In his opening essay, Paul Raskin has raised the most critical question facing the future of the next generations. When it comes to assessing the Global Scenario Group’s scenarios, I would first note that they been very helpful in teaching environmental politics. Until I discovered them, I usually searched around to find ways to portray the future under severe climate change. The Great Transition proved to be a very useful framework for discussing the possibilities with students. While the scenarios can no doubt be updated, I have still found nothing more helpful.
As for the specific question—Which future are we living in?—I think that all three models will be evident for some time, depending on different circumstances around the world. The Conventional World will surely do its best to hang on for as long as possible, before turning full-scale to Fortress World. How long the existing system can manage to survive is unclear. It is easier to predict the hard life for those outside the fortress; they will live with poverty, hunger, and violence. Here forms of barbarism will everywhere be present.
Unfortunately, much of the work done in the name of transition and sustainability unwittingly operates within the parameters of techno-industrial culture. I have found this to be true of many well-intentioned environmental projects, including most of the Transition Town efforts I have visited. The point is even more pertinent when it comes to academic work. Very little of the teaching and research in contemporary universities recognizes or acknowledges the need for a deeper structural transition. Nearly all of it remains safely ensconced in the Policy Reform mode, serving mainly to help sustain the unsustainable system of which it is a part.
The only sustainable strategy that I see is a holistic form of Eco-communalism which stands outside of the techno-capitalist system and its presuppositional boundaries. Much of the discussion of the Eco-communalism, however, remains too abstract. It tends, as such, to ignore practical alternatives at hand. As the result of the effort to think through the alternatives with students, I ended up writing a book that called for Eco-communalism and presented the ecovillage movement as the most developed and available form I could identify.
To be sure, intellectual work is essential; still, however well-intentioned, it is too often disconnected from the practical tasks at hand. Here the thing that is most impressive about ecovillagers is that, on a day-to-day basis, they practice what they preach. Dedicated to living self-sufficiently in keeping with a set of ecological principles, they are idealistic and practical at the same time.

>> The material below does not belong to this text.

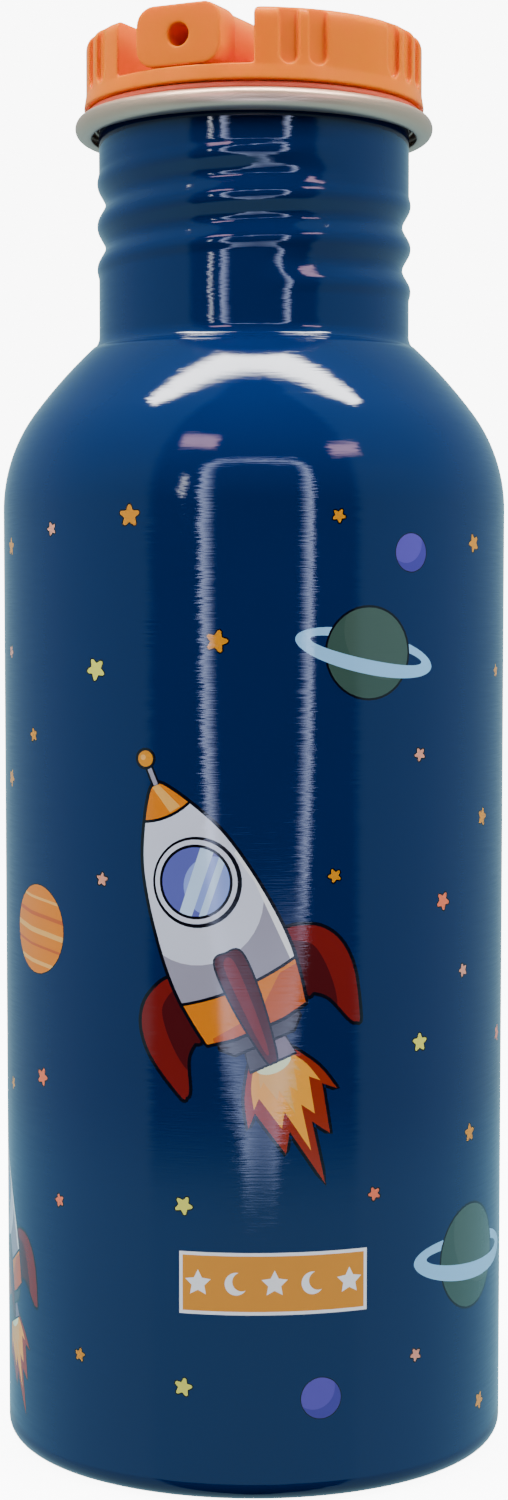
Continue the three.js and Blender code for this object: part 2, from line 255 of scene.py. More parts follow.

These environmentalists are essentially committed to the sort of egalitarian, nonmaterialist mode of consciousness we generally advocate. As I explored this movement, both intellectually and personally, I found well-developed networks of people living in ecovillages around the world, from Germany, Brazil, Denmark, Thailand, India, the United States, just to mention the few that I know best. I also surprisingly discovered that Senegal has developed a national ecovillage program sponsored by a central government agency, established with the help of the Global Ecovillage Network.
Operating outside of conventional economic and cultural arrangements, life in many of them is culturally rich—with films, lectures, crafts, colorful festivals, and art exhibitions—and quite livable. They are also politically engaged in environmental activism outside of their own orbit. Internally they typically practice a politically challenging form of consensus decision-making. Rather than just emphasize the idealistic features of the ecovillage model, which are to be applauded, I stressed their potential as a defensive form that people can turn to when the climate crisis hits in full force. This includes the urban variant of the ecovillage, some of which are quite impressive.
Given its goal of pioneering material sufficiency in socially harmonious communities, the movement offers a concrete, existing alternative model to build on and extend, rural or urban. Many will that say a turn to ecovillages is impractical. And that is the case at present for most. But things are starting to change rapidly, and the options might well look quite different under social and economic collapse. As circumstances become more and more unbearable, many can discover the ecovillage—or something like it—as a viable alternative. It may not be available to the masses, but a turn to urban ecovillages, as well as eco-neighborhoods, could substantially increase its availability.
History, moreover, bears this out. During times of severe hardship, many people collectively retreat to the land, in part to grow food for their families and in part to escape social turmoil in the cities. As new generations confront similar hardships, they can discover and use the low-carbon tools and practices that the ecovillage movement has rediscovered or developed for survival in just such times. In addition, these fmunities can serve ethically and spiritually to preserve democratic and egalitarian values essential to a sustainable transition in many parts of the world, even if only pockets of sustainability.
None of this is to say that ecovillages are the solution to the crisis. We still need to politically struggle globally for the Great Transition. But we also need to look reality in the face. The transition is not currently in the offing, and it is not at all clear if or when it will come about. Thus, as Lester Brown put it, we need a Plan B. The ecovillage movement, I submit, should have a place in that plan.